* THE PROBLEM: Copy all of the material below exactly.

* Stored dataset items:
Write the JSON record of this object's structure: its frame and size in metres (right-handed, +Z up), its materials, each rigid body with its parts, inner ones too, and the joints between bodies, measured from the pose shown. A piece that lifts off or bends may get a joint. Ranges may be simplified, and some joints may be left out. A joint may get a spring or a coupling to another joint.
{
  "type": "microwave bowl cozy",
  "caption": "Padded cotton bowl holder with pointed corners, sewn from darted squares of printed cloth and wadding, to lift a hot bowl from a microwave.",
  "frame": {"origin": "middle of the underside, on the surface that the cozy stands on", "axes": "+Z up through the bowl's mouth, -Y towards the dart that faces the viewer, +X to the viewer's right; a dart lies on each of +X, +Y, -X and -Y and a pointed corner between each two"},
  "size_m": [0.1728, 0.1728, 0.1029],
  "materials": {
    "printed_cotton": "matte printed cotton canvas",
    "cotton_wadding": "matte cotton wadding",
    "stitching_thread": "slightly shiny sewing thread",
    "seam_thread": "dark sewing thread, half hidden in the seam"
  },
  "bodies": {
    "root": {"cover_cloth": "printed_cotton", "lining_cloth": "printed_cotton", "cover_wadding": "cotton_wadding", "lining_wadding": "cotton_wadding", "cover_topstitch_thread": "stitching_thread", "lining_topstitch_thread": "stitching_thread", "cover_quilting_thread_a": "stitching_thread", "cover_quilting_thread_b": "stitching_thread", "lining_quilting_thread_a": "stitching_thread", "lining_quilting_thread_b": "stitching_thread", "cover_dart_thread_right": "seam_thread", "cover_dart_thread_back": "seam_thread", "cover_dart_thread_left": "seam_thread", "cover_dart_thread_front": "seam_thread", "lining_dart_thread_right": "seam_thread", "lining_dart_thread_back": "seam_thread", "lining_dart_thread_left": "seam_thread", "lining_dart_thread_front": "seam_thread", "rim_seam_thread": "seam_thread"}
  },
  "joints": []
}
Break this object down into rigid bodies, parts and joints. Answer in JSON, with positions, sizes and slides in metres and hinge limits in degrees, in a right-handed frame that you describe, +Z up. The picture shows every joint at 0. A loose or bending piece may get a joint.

* EXERCISE SOLUTION:
Write the JSON record of this object's structure: its frame and size in metres (right-handed, +Z up), its materials, each rigid body with its parts, inner ones too, and the joints between bodies, measured from the pose shown. A piece that lifts off or bends may get a joint. Ranges may be simplified, and some joints may be left out. A joint may get a spring or a coupling to another joint.
{
  "type": "microwave bowl cozy",
  "caption": "Padded cotton bowl holder with pointed corners, sewn from darted squares of printed cloth and wadding, to lift a hot bowl from a microwave.",
  "frame": {"origin": "middle of the underside, on the surface that the cozy stands on", "axes": "+Z up through the bowl's mouth, -Y towards the dart that faces the viewer, +X to the viewer's right; a dart lies on each of +X, +Y, -X and -Y and a pointed corner between each two"},
  "size_m": [0.1728, 0.1728, 0.1029],
  "materials": {
    "printed_cotton": "matte printed cotton canvas",
    "cotton_wadding": "matte cotton wadding",
    "stitching_thread": "slightly shiny sewing thread",
    "seam_thread": "dark sewing thread, half hidden in the seam"
  },
  "bodies": {
    "root": {"cover_cloth": "printed_cotton", "lining_cloth": "printed_cotton", "cover_wadding": "cotton_wadding", "lining_wadding": "cotton_wadding", "cover_topstitch_thread": "stitching_thread", "lining_topstitch_thread": "stitching_thread", "cover_quilting_thread_a": "stitching_thread", "cover_quilting_thread_b": "stitching_thread", "lining_quilting_thread_a": "stitching_thread", "lining_quilting_thread_b": "stitching_thread", "cover_dart_thread_right": "seam_thread", "cover_dart_thread_back": "seam_thread", "cover_dart_thread_left": "seam_thread", "cover_dart_thread_front": "seam_thread", "lining_dart_thread_right": "seam_thread", "lining_dart_thread_back": "seam_thread", "lining_dart_thread_left": "seam_thread", "lining_dart_thread_front": "seam_thread", "rim_seam_thread": "seam_thread"}
  },
  "joints": []
}
Break this object down into rigid bodies, parts and joints. Answer in JSON, with positions, sizes and slides in metres and hinge limits in degrees, in a right-handed frame that you describe, +Z up. The picture shows every joint at 0. A loose or bending piece may get a joint.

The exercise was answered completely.